Often, from the perspective of a person dealing with emotional suffering, just giving up seems like the best available option. The Souls games are littered with non-player characters that have done just that. They give voice to those that have given up, expressing the utter hopelessness that characterizes the bullying voices in our heads. My personal favourite, Saulden the Crestfallen, is a prime example. He has lost everything, his family and friends, and just like you, set off on the quest to break the curse, only to realize how fruitless the endeavour is when he grasped the sheer magnitude of the task.
Saulden has given up, and he reminds the player character of this often: “What we call the curse is traceable to the soul. Do you see what that means? To be alive … to walk this Earth … That’s the real curse right there.”
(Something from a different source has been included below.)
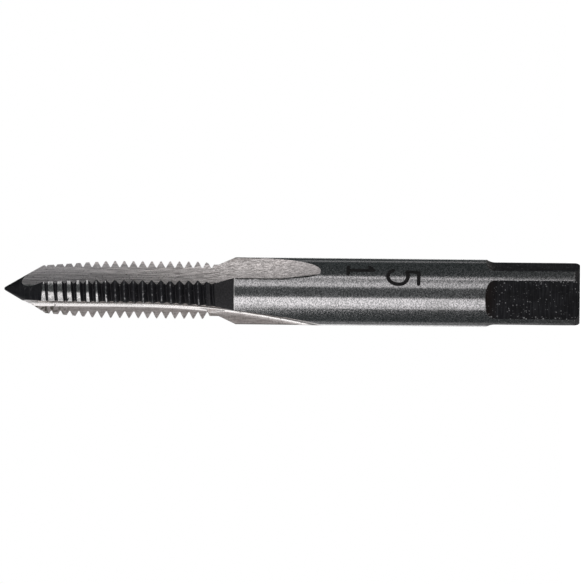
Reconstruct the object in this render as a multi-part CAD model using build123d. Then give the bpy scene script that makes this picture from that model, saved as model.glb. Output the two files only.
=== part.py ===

Saulden understands that the origin of the curse of the Undead springs from the very thing that makes life possible in the Souls games: the soul itself. The curse and life are interwoven; they are inseparable. And so it is in facing existential depression. It is a consequence of the nature of being. So we ask ourselves, why? Why do we keep going? What is your reason? Why persist? Saulden has given his answer. But Dark Souls implicitly asks these questions of its players. What motivates you to keep playing? I can’t answer that for you; it would defeat the purpose. For me, it’s the knowledge that I haven’t seen everything yet. That what comes next might surprise me, despite what the affliction tries to convince me of otherwise.